The idea of motivation is also fraught. How far must we stray from optimal learning in order to accommodate it? I can engage a group of 12-year-olds in a poster making activity but they won’t be learning any maths and when they realise this then they are likely to view the subject less favourably. In my new book, I show that the linear idea that you must first motivate students in order to get them to learn is simplistic and flawed.

The other reason for the use of real-world contexts is cognitive. There is a body of research that suggests that students do not transfer what they learn in maths class to situations where they really could apply this knowledge in real-life. Jean Lave is probably one of the foremost researchers in this area. Perhaps if we used real-life contexts more in mathematics classrooms then students would be able to transfer their learning better to problems they meet elsewhere? It seems reasonable.

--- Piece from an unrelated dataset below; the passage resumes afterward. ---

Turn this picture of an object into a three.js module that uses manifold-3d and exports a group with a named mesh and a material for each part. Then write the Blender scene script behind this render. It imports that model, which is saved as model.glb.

It was therefore with interest that I read a comment on my previous blog post by a regular contributor known as “Chester Draws” – I assume it’s not his real name. He linked to this paper in the journal, “Frontiers in Psychology: Cognition”. It details a set of experiments where content was held the same but the degree of contextualisation was varied. The more contextual the instruction, the less able students were to transfer the learning to new situations. This may be because the contexts added more information for the students to process. It’s only one paper but it should at least raise some doubt about the reform narrative.

I was reminded of Dan Willingham’s comments that learning tends to adhere quite strongly to the context in which we first learn it. Furthermore, I recalled research that showed that maths teachers in China are much more comfortable working in the abstract than maths teachers in the U.S. When you contemplate the idea of transfer then it becomes quite clear that this is the purpose of creating abstract rules and generalisations in the first place. An abstraction can potentially be picked-up and dropped down somewhere else. Concrete examples do not lend themselves to transfer in the same way.

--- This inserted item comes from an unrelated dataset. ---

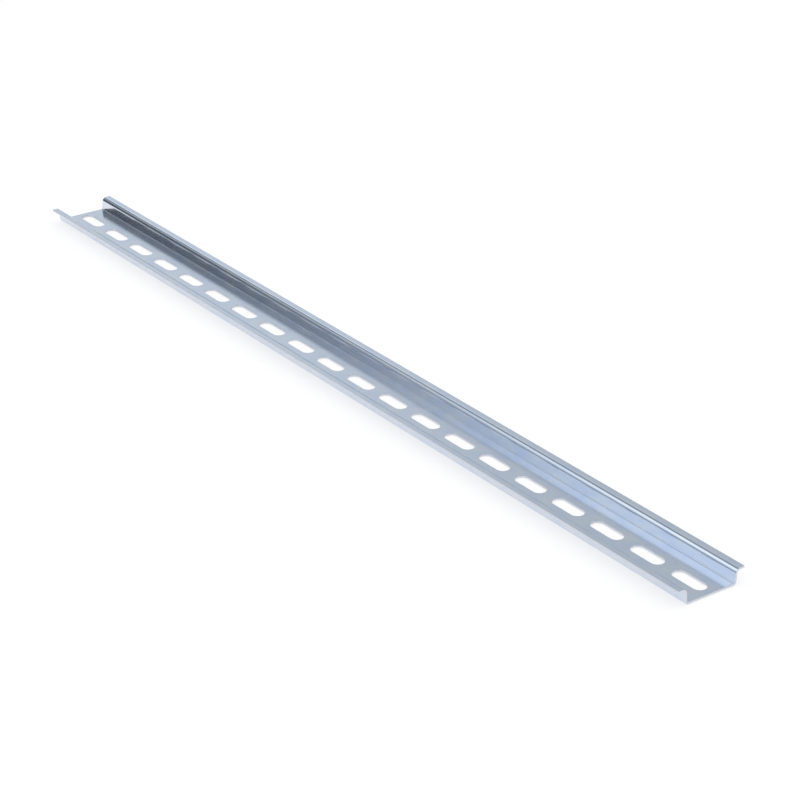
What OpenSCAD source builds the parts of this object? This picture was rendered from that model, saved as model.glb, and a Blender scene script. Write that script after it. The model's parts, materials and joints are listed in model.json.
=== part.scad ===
// Slotted top-hat mounting rail, roll formed from one strip of steel sheet.
// It lies along X on the underside of its web, with the flanges on top and outward, and the
// slots in one row down the middle of the web. The origin is the middle of the underside.

/* [Rail] */
// Length of the rail
rail_length = 500; // [100:25:1000]

/* [Section] */
// Width over the edges of both flanges
rail_width = 35; // [34:0.5:40]
// Width over the outer faces of the walls, halfway up the rail
channel_width = 27.5; // [23:0.5:28]
// Height from the underside of the web to the top of the flanges
rail_height = 7.5; // [6.5:0.5:15]
// Thickness of the strip
sheet = 1; // [0.8:0.1:1.5]
// Radius on the inside of each bend between the web and a wall
web_bend_radius = 0.5; // [0.2:0.1:1]
// Radius on the inside of each bend between a wall and its flange
flange_bend_radius = 1.5; // [0.5:0.1:2]
// Lean of each wall, outward from upright, in degrees
wall_lean = 5; // [0:1:10]

/* [Slots] */
// Distance from the centre of one slot to the next
slot_pitch = 25; // [25:1:40]
// Length of a slot over its round ends
slot_length = 18; // [10:0.5:20]
// Width of a slot
slot_width = 6.5; // [4:0.1:8]

/* [Hidden] */
$fn = 96;

// The strip turns up through this angle into a wall, and back through it into a flange.
bend_angle = 90 - wall_lean;
// How far a bend of this inside radius lifts the middle of the strip's thickness
function bend_rise(radius) = (radius + sheet / 2) * (1 - cos(bend_angle));
// Straight part of a wall: it makes up the height that the two bends leave
wall_run = (rail_height - sheet - bend_rise(web_bend_radius) - bend_rise(flange_bend_radius))
    / sin(bend_angle);
// How far out a wall goes from halfway up the rail to the far end of its bend of this radius
function half_wall_reach(radius) =
    ((rail_height - sheet) / 2 - bend_rise(radius)) * tan(wall_lean)
    + (radius + sheet / 2) * sin(bend_angle);
// Distance of a wall's middle from the centre plane, halfway up the rail
wall_middle = channel_width / 2 - sheet / 2 / sin(bend_angle);
// Flat half of the web, and flat part of a flange
web_half = wall_middle - half_wall_reach(web_bend_radius);
flange_run = rail_width / 2 - wall_middle - half_wall_reach(flange_bend_radius);

// As many slots as the pitch fits into the length, set in the middle of it
slot_count = floor(rail_length / slot_pitch);
slot_first = -slot_pitch * (slot_count - 1) / 2;
// How far a slot's cutter stands out of each face of the web
cut_clear = 0.5;

// A straight stretch of the strip's section. Its children go on from its end.
module run(length) {
    translate([0, -sheet / 2]) square([length, sheet]);
    translate([length, 0]) children();
}

// A bend of the strip's section, up for a positive angle and down for a negative one.
// Its children go on from its end.
module bend(angle, radius) {
    up = sign(angle);
    middle = radius + sheet / 2;
    outer = radius + sheet;
    translate([0, up * middle]) {
        // The part of the ring that lies past the bend's start and short of its end
        intersection() {
            difference() {
                circle(outer);
                circle(radius);
            }
            translate([0, -2 * outer]) square([2 * outer, 4 * outer]);
            rotate(angle) translate([-2 * outer, -2 * outer]) square([2 * outer, 4 * outer]);
        }
        rotate(angle) translate([0, -up * middle]) children();
    }
}

// The rolled section, with its width along X and its height along Y: each half of the strip
// goes out from the middle of the web to the edge of its flange
module section() {
    for (side = [0, 1])
        mirror([side, 0])
            translate([0, sheet / 2])
                run(web_half)
                    bend(bend_angle, web_bend_radius)
                        run(wall_run)
                            bend(-bend_angle, flange_bend_radius)
                                run(flange_run);
}

// Outline of one slot, its round ends on the long axis
module slot_outline() {
    end_x = (slot_length - slot_width) / 2;
    square([2 * end_x, slot_width], center = true);
    for (x = [-end_x, end_x])
        translate([x, 0]) circle(d = slot_width);
}

// The rail: the rolled section along X, with the row of slots punched through its web
module rail() {
    color("#bcc2cf")
        difference() {
            rotate([90, 0, 90])
                linear_extrude(rail_length, center = true) section();
            for (i = [0 : slot_count - 1])
                translate([slot_first + i * slot_pitch, 0, -cut_clear])
                    linear_extrude(sheet + 2 * cut_clear) slot_outline();
        }
}

rail();
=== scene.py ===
"""A slotted top-hat mounting rail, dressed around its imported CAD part.

The rail is one strip of steel sheet: slit to width, punched with a row of slots, roll formed
into its section, cropped to length and plated with zinc. It is modelled again here with the
rolled-over edges that those steps leave, and stands for the plain CAD solid.
"""

import json
import logging
import math
from collections.abc import Callable
from dataclasses import dataclass
from enum import Enum

import bmesh
import bpy
from mathutils import Matrix, Vector


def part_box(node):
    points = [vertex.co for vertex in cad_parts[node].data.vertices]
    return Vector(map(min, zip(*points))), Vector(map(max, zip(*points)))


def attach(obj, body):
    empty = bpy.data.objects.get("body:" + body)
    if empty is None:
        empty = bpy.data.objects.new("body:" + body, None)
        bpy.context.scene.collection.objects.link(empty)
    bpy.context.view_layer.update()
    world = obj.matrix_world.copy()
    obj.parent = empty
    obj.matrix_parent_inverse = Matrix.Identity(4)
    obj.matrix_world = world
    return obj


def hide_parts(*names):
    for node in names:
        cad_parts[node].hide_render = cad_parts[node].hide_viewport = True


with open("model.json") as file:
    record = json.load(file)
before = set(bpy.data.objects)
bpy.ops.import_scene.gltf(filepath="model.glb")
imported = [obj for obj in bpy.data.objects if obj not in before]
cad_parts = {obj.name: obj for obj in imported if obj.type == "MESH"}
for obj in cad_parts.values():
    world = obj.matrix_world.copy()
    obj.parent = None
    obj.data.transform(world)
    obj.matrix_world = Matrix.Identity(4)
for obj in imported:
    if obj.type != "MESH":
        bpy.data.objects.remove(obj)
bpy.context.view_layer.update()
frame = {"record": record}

log = logging.getLogger("rail")
logging.basicConfig(level=logging.INFO, format="%(name)s: %(message)s")

MM = 0.001

# Sizes of the rolled section that no mount states
CHANNEL_WIDTH = 27.5 * MM
WEB_BEND = 0.5 * MM
FLANGE_BEND = 1.5 * MM
WALL_LEAN = math.radians(5)

# Angles between faces: a bend's steps stay under both, an edge of the sheet is over both
SMOOTH_ANGLE = math.radians(40)
CORNER_ANGLE = math.radians(50)

# Distances under which two places count as the same
SEAM = 0.01 * MM
TOUCH = 0.001 * MM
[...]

Yet I must avoid presenting a false choice here. I think that many traditional maths teachers will relate concepts to contexts. It’s more a question of the degree to which this is a priority. Reform advocates will argue against ‘pseudo-contexts’ that are meant to represent real-life but are not credible. I think that traditionalists would be more relaxed about these examples provided that they furthered an understanding of the maths. So it’s more a case of a kind of fundamentalism versus a more pragmatic approach. Indeed, just last week I was teaching some abstract theory regarding binomial random variables and I gave an example of what one might be, “You have a biased coin with a probability of 0.7 of tossing a head. You toss it 50 times. The number of times you get a head would be a binomial random variable.”

Is this useful? Can it be applied to a real-life contexts that my students will experience? Who cares.



6 Comments on “In real life”

  1. SteveTeachPhys says:

    In Physics of course, context is king.
    I’ve recently been teaching momentum & unusually have been doing it at the end of the GCSE course because the board has added it in. What has surprised me is the boys saying”Sir, this is the same maths as Boyles Law” or “Sir, this is the same as Moments”. I’m not sure whether to be delighted that they are sophisticated enough to recognise the shape of the Maths, or horrified that they risk mixing up the contexts & making mistakes in the process!

  2. howardat58 says:

    Regarding the probability thing, this is the time to introduce them to the ideas around sampling and significance. Without the maths!

  3. stan says:

    Have you read Pradeep Mutalik’s essay in The Best Mathematical Writing of 2015. Despite best in its title the book is a mixed bag. But this one is worth a read or watch at

    Mutalik is a math puzzle guy and the article discusses the psychological positive buzz you get when solving a puzzle or getting some nice part of a mathematical problem. It is worth some thought on many levels. The idea supports the mastery leads to motivation idea on a very chemical level: you solve a problem you get a hit of pleasure.

    It certainly answers why mathematical problems don’t have to be any more real world than a Sudoku puzzle to motivate joy in mathematics. There is probably a dark side too though. I think you would have to be incredibly fortunate to get long term learning in mathematics through a series of these little moments of joy with nothing feeling like work in between.

  4. Matt Oldridge says:

    Put another way, sometimes the math itself is the context. Math on its own should be treated as interesting enough, without always being dressed up in fake problem contexts. Kids like to think about primes, and infinity, and Pythagorean triangles, in my experience.

    The trick is knowing when, and when not, to use real world contexts. When will it help, and when will it hinder the learning?

  5. Chester Draws says:

    Yeah, my parents were not cruel enough to name me Chester Draws. I use that moniker because I like to make comments on blogs that can be a touch acerbic, and I don’t want students to find them if they search my name (which they do, because I have a website with their homework and practice exercises).

    As you say, we practice Maths in contexts, just like we always have. Because in the end most people will use it to work out how much paint to buy to cover a room, or how much concrete will pave the drive.

    But we need to teach it initially context free, and only then apply it, once the basic skill is learned.